• STATED GOAL: Copy nothing but the lines below running from the line containing "Turn this picture" through the line containing "# operator, +Z", both end lines included.

────────

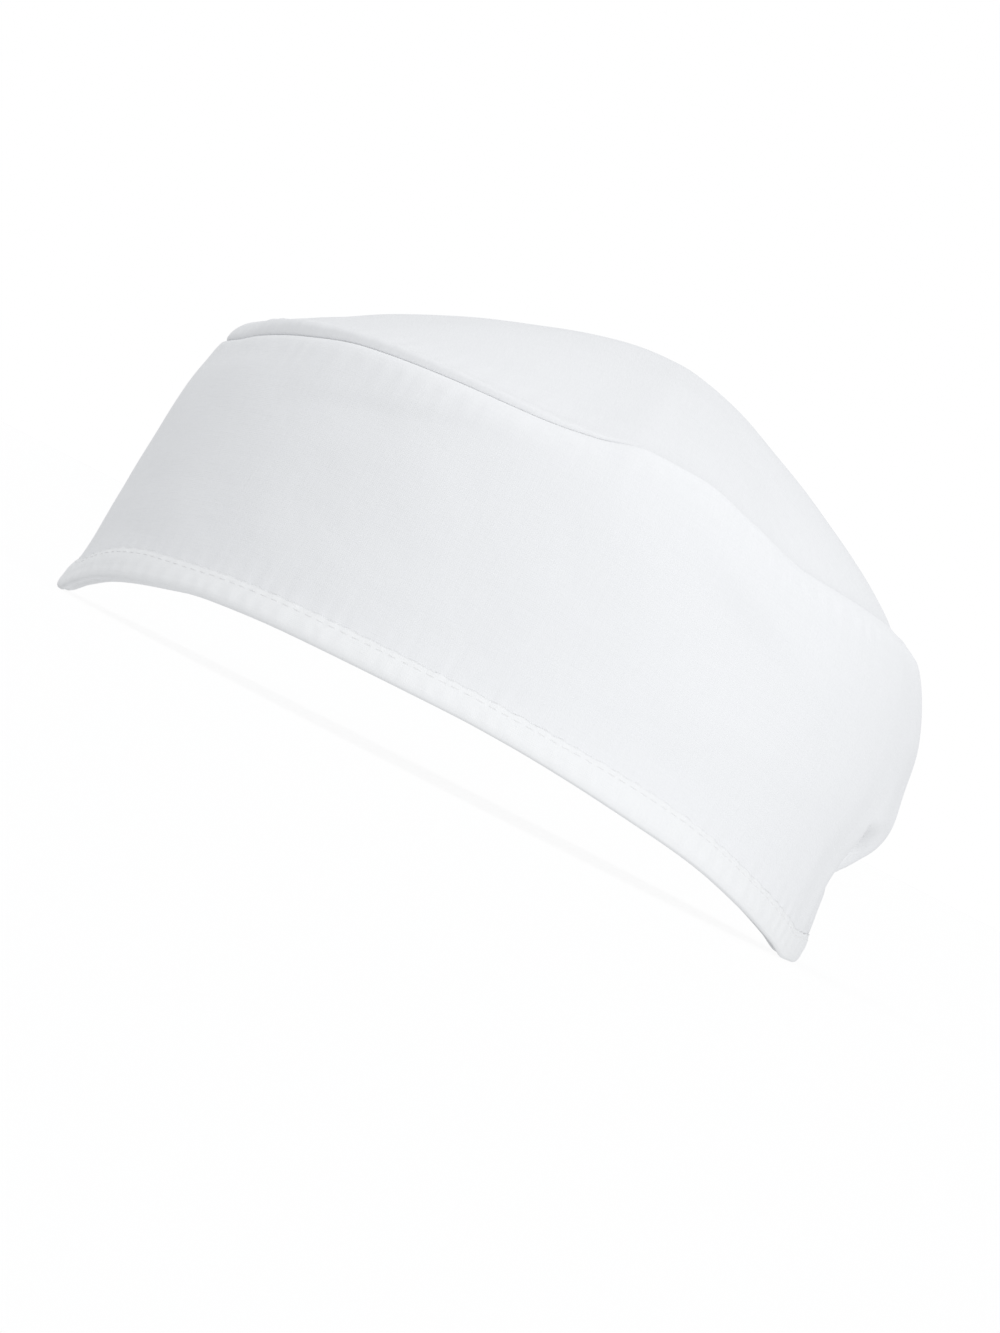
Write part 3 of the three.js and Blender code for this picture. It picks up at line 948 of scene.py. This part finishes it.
def make_sun(name, toward, strength, softness):
    """A broad soft light from the direction toward."""
    light = bpy.data.lights.new(name, "SUN")
    light.energy = strength
    light.angle = math.radians(softness)
    lamp = bpy.data.objects.new(name, light)
    bpy.context.scene.collection.objects.link(lamp)
    lamp.rotation_mode = "QUATERNION"
    lamp.rotation_quaternion = Vector(toward).to_track_quat("Z", "Y")


# The camera, in metres and degrees. It looks level at the hat's side, and is rolled, so that the hat
# looks tilted as worn. VIEW_HEIGHT is how much shows from top to bottom at the hat.
CAMERA_DISTANCE = 2.0
CAMERA_Y = 0.0013
CAMERA_HEIGHT = 0.0311
CAMERA_ROLL = 27.061
VIEW_HEIGHT = 0.31936
SENSOR = 36


def make_camera():
    camera = bpy.data.objects.new("camera", bpy.data.cameras.new("camera"))
    bpy.context.scene.collection.objects.link(camera)
    bpy.context.scene.camera = camera
    camera.data.sensor_width = SENSOR
    camera.data.lens = SENSOR * CAMERA_DISTANCE / VIEW_HEIGHT
    camera.data.clip_end = 200
    roll = math.radians(CAMERA_ROLL)
    right = Vector((0, math.cos(roll), math.sin(roll)))
    up = Vector((0, -math.sin(roll), math.cos(roll)))
    back = Vector((1, 0, 0))
    turn = Matrix((right, up, back)).transposed().to_4x4()
    place = Vector((CAMERA_DISTANCE, CAMERA_Y, CAMERA_HEIGHT))
    camera.matrix_world = Matrix.Translation(place) @ turn


def dress(piece, material, slot, *nodes):
    """Gives a piece its material and its place in the frame."""
    piece.data.materials.append(material)
    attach(piece, "root")
    if nodes:
        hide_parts(*nodes)


# The scene

bpy.context.scene.view_settings.view_transform = "Standard"
make_camera()
make_floor()
make_world(glow=0.655, backdrop=1.0)
make_sun("key", toward=(0.84, 0.53, 0), strength=1.35, softness=60)
make_sun("top", toward=(0, -0.3, 0.95), strength=1.04, softness=60)

band = make_band()
crown = make_crown()
binding = make_binding()
stitches = make_stitches()
dress(band, cotton("band_cotton", (0.83, 0.835, 0.845)), "band_cloth", "band")
dress(crown, cotton("crown_cotton", (0.805, 0.81, 0.82), wound=False), "crown_cloth", "crown")
dress(binding, cotton("binding_cotton", (0.845, 0.85, 0.855)), "binding_cloth", "hem_binding")
dress(stitches, thread_material(), "binding_cloth")
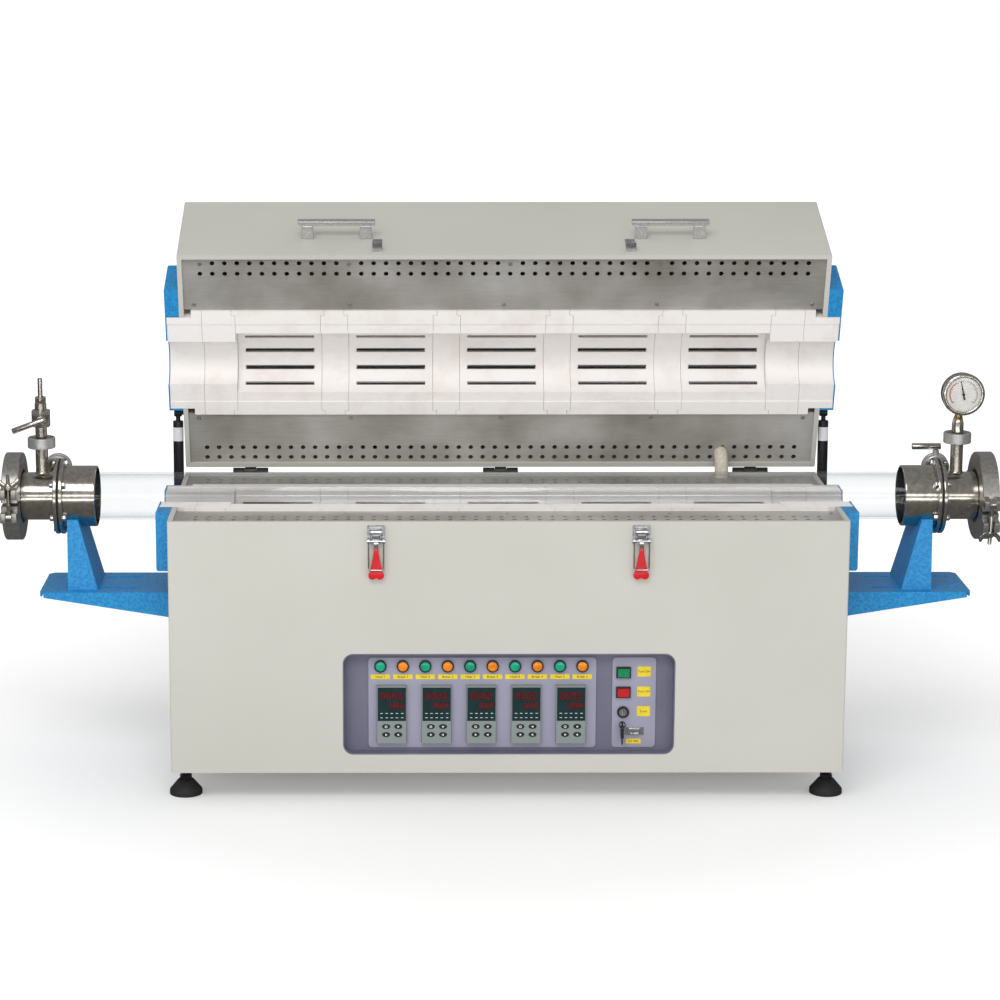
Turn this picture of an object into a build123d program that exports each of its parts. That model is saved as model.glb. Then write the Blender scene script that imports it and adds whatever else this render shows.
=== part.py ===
from build123d import *
from math import atan2, cos, degrees, hypot, radians, sin
import os

os.makedirs("parts", exist_ok=True)

# All lengths are in millimetres. X runs along the furnace tube, -Y faces the
# operator, +Z is up and Z = 0 is the floor under the four levelling feet.

# Casing
shell_length = 1100.0
shell_depth = 410.0
base_height = 420.5
lid_height = 212.0
ground_clearance = 50.0
parting_gap = 1.0
sheet = 2.0
rim_width = 8.0
rim_lip = 10.0
casing_corner = 3.0
lid_open_angle = 71.0
floor_flange = 14.0

# Hot chamber: fibre blocks in a steel trough, one heated module per zone
zone_count = 5
insulation_width = 200.0
insulation_depth = 104.0
chamber_radius = 57.0
land_width = 150.0
land_recess = 1.5
module_length = 144.5
spacer_length = 46.0
block_joint = 0.5
key_length = 6.5
key_width = 8.0
trough_sheet = 1.5
end_groove_radius = 41.0
end_joint = 512.0
neck_inset = 20.0
neck_width = 176.0
neck_depth = 93.0
slot_length = 119.0
slot_width = 7.5
slot_depth = 7.0
slot_count = 5
slot_spacing = 30.0
slot_turn = 4.0
coil_radius = 3.2
deck_recess = 5.0
deck_sheet = 1.5

# Blue heat-shield boxes over the block ends
cover_projection = 24.0
cover_front = 139.0
cover_rear = 92.0
cover_height = 97.0
cover_corner = 4.0
tube_port_radius = 43.0

# Work tube and its vacuum flanges
tube_diameter = 80.0
tube_wall = 3.5
tube_length = 1480.0
tube_offset = -9.0
sleeve_start = 673.0
sleeve_length = 54.0
sleeve_diameter = 102.0
sleeve_wall = 4.0
flange_diameter = 127.0
flange_thickness = 6.0
seal_thickness = 3.0
seal_diameter = 124.0
body_diameter = 80.0
body_wall = 3.5
body_length = 62.0
rim_diameter = 104.0
rim_thickness = 7.0
end_seal_gap = 1.5
end_seal_inset = 4.0
cap_thickness = 8.0
bolt_circle = 112.0
bolt_diameter = 6.0
bolt_head_diameter = 10.0
bolt_head_height = 6.0
bolt_count = 6

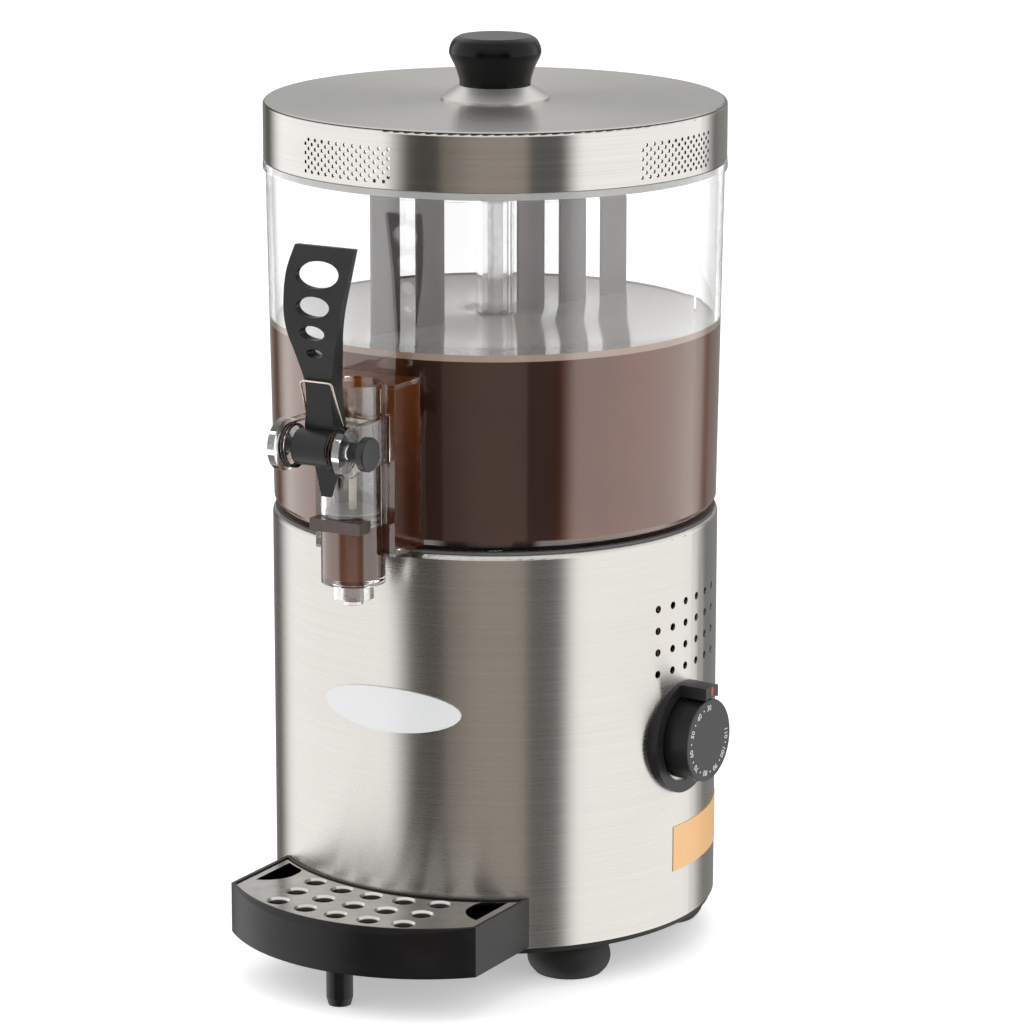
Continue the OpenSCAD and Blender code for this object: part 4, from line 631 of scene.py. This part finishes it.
# ---------------------------------------------------------------- lid
# A spun steel lid with punched vents, a plastic locating ring inside, and a black knob on a steel cone.

lid_low, lid_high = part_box("lid_cover")
lid_radius = (lid_high.x - lid_low.x) / 2


def inside_lid(reach, z, deep=0.0005, shallow=0.0002):
    """1 on the lid's unlit inside, which shows dark through the vents, and 0 on its outside."""
    return (1 - reach.rise(lid_radius - deep, lid_radius - shallow)) * (
        1 - z.rise(lid_high.z - deep, lid_high.z - shallow))


lid_steel = drum_brushed("lid_steel", (0.54, 0.53, 0.515), 0.22, 1500, 0.88, shade=inside_lid)
lid_steel.on(node["lid_cover"])
ring_white = moulded("lid_ring_white", (0.6, 0.6, 0.57), 0.35)
rx, ry, rz = ring_white.parts(ring_white.place())
# painted shade: above its lowest edge, up inside the lid, the ring is painted near black
ring_white.put(Base_Color=rz.rise(lid_low.z + 0.0006, lid_low.z + 0.0012).mix(
    (0.6, 0.6, 0.57), (0.012, 0.012, 0.012)))
ring_white.on(node["lid_ring"])
collar_steel = drum_brushed("collar_steel", (0.55, 0.54, 0.52), 0.36, 2400, 0.5)
collar_steel.on(node["knob_collar"])
moulded("knob_gloss", (0.0015, 0.0015, 0.0015), 0.17, Specular_IOR_Level=0.16).on(node["lid_knob"])


# ---------------------------------------------------------------- drip tray
# A black tray that slides on two steel rails, with a pressed steel grille laid in it and a leg below.

moulded("tray_black", (0.0045, 0.0045, 0.005), 0.34, Specular_IOR_Level=0.25).on(
    node["drip_tray"], node["tray_leg"])
moulded("rail_black", (0.009, 0.009, 0.009), 0.4).on(node["tray_bracket"])
grille_steel = plated("grille_steel", (0.5, 0.49, 0.47), 0.12)
# painted shade and painted reflection: the dishes' walls are painted near black from about 1 mm below the
# sheet's top, darkening towards their drains
grille_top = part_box("tray_grille")[1].z
gx, gy, gz = grille_steel.parts(grille_steel.place())
smudge = grille_steel.noise(grille_steel.place((90, 90, 90)), 1.0, 3.0)
grille_steel.put(Base_Color=gz.rise(grille_top - 0.0016, grille_top - 0.0009).mix(
    (0.02, 0.019, 0.018), smudge.rise(0.3, 0.7).mix((0.46, 0.45, 0.43), (0.54, 0.53, 0.51))))
grille_steel.on(node["tray_grille"])


# ---------------------------------------------------------------- studio
# A white table and backdrop. The steel mirrors a tall pale screen on either side and, between them, a
# darker camera side. A ray seen plainly or through the clear plastic meets white.

table_half, table_mesh = 6, bpy.data.meshes.new("table")
table_mesh.from_pydata([(x * table_half, y * table_half, 0) for x, y in ((-1, -1), (1, -1), (1, 1), (-1, 1))],
                       [], [(0, 1, 2, 3)])
table = bpy.data.objects.new("table", table_mesh)
bpy.context.collection.objects.link(table)
white = Finish("table_white", (0.9, 0.9, 0.9), 0.6, 0.0)
ways = white.tree.nodes.new("ShaderNodeLightPath")
seen, mirrored, refracted = (Level(white, ways.outputs["Is %s Ray" % kind])
                             for kind in ("Camera", "Glossy", "Transmission"))
plainly_seen = white.node("ShaderNodeMath", {"operation": "MINIMUM"}, {0: seen + refracted, 1: 1})
white.put(Emission_Color=(1, 1, 1), Emission_Strength=plainly_seen * 0.4)
nothing = white.node("ShaderNodeBsdfTransparent")
open_to_mirrors = white.node("ShaderNodeMixShader", {}, {
    0: mirrored * (1 - refracted), 1: Level(white, white.skin.outputs[0]), 2: nothing})
white.join(open_to_mirrors, white.tree.nodes["Material Output"].inputs[0])
white.on(table)

room = bpy.data.worlds.new("room")
bpy.context.scene.world = room
room.use_nodes = True


class Room(Finish):
    """The world's nodes, written as a finish is."""

    def __init__(self, world):
        self.tree = world.node_tree
        self.skin = self.tree.nodes["Background"]


studio = Room(room)
wx, wy, wz = studio.parts(studio.node("ShaderNodeTexCoord", out=0))
# degrees from straight in front of the machine, positive towards its right
bearing = studio.node("ShaderNodeMath", {"operation": "ARCTAN2"}, {0: wx, 1: wy * -1}) * (180 / math.pi)
left_screen = bearing.rise(-122, -100) * (1 - bearing.rise(-28, -12))
right_screen = bearing.rise(62, 74) * (1 - bearing.rise(150, 172))
between = bearing.band(3, 47, 1.2)
screen_edge = bearing.band(47, 60, 2)
warm_grey = bearing.rise(3, 24).mix((0.27, 0.235, 0.2), (0.43, 0.37, 0.32))
room_look = (between * (1 - screen_edge)).mix((0.08, 0.07, 0.06), warm_grey)
room_look = screen_edge.mix(room_look, (0.12, 0.118, 0.112))
behind = bearing.rise(165, 176) + (1 - bearing.rise(-140, -118))
room_look = behind.mix(room_look, wz.rise(-0.1, 0.25).mix((0.29, 0.29, 0.28), (0.56, 0.56, 0.55)))
room_look = (left_screen + right_screen).mix(room_look, (1.58, 1.56, 1.53))
room_look = wz.rise(0.18, 0.62).mix(room_look, (1.3, 1.29, 1.27))
paths = studio.tree.nodes.new("ShaderNodeLightPath")
seen, mirrored, refracted = (Level(studio, paths.outputs["Is %s Ray" % kind])
                             for kind in ("Camera", "Glossy", "Transmission"))
lit = (mirrored * (1 - refracted)).mix((0.86, 0.86, 0.86), room_look)
plainly_seen = studio.node("ShaderNodeMath", {"operation": "MAXIMUM"}, {0: seen, 1: refracted})
studio.put(Color=plainly_seen.mix(lit, (1, 1, 1)))


def soft_lamp(name, place, aim, size, watts):
    lamp = bpy.data.lights.new(name, "AREA")
    lamp.shape, lamp.size, lamp.size_y, lamp.energy = "RECTANGLE", size[0], size[1], watts
    made = bpy.data.objects.new(name, lamp)
    bpy.context.collection.objects.link(made)
    made.location = place
    made.rotation_euler = (Vector(aim) - Vector(place)).to_track_quat("-Z", "Y").to_euler()
    made.visible_glossy, made.visible_transmission = False, False


soft_lamp("lamp_left", place=(-1.3, -1.2, 1.5), aim=(0, 0, 0.25), size=(1.2, 1.6), watts=10)
soft_lamp("lamp_right", place=(1.7, -0.6, 1.1), aim=(0, 0, 0.25), size=(1.0, 1.6), watts=7)
soft_lamp("lamp_top", place=(0, 0.2, 1.9), aim=(0, 0, 0.3), size=(1.4, 1.4), watts=6)

# The camera stands 2.4 m off, 30 degrees to the machine's right and 13.4 degrees up.
camera_off, camera_turn, camera_rise, aim_height = 2.4, math.radians(30), math.radians(13.42), 0.223
lens = bpy.data.cameras.new("camera")
lens.sensor_width, lens.lens, lens.shift_x = 36, 161.4, 0.0164
lens.clip_end = 50
camera = bpy.data.objects.new("camera", lens)
bpy.context.collection.objects.link(camera)
towards_camera = Vector((math.sin(camera_turn) * math.cos(camera_rise),
                         -math.cos(camera_turn) * math.cos(camera_rise), math.sin(camera_rise)))
camera.location = axis + Vector((0, 0, aim_height)) + towards_camera * camera_off
camera.rotation_euler = towards_camera.to_track_quat("Z", "Y").to_euler()
bpy.context.scene.camera = camera
bpy.context.scene.view_settings.view_transform = "Standard"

────────

• EXERCISE ANSWER:
Turn this picture of an object into a build123d program that exports each of its parts. That model is saved as model.glb. Then write the Blender scene script that imports it and adds whatever else this render shows.
=== part.py ===
from build123d import *
from math import atan2, cos, degrees, hypot, radians, sin
import os

os.makedirs("parts", exist_ok=True)

# All lengths are in millimetres. X runs along the furnace tube, -Y faces the
# operator, +Z is up and Z = 0 is the floor under the four levelling feet.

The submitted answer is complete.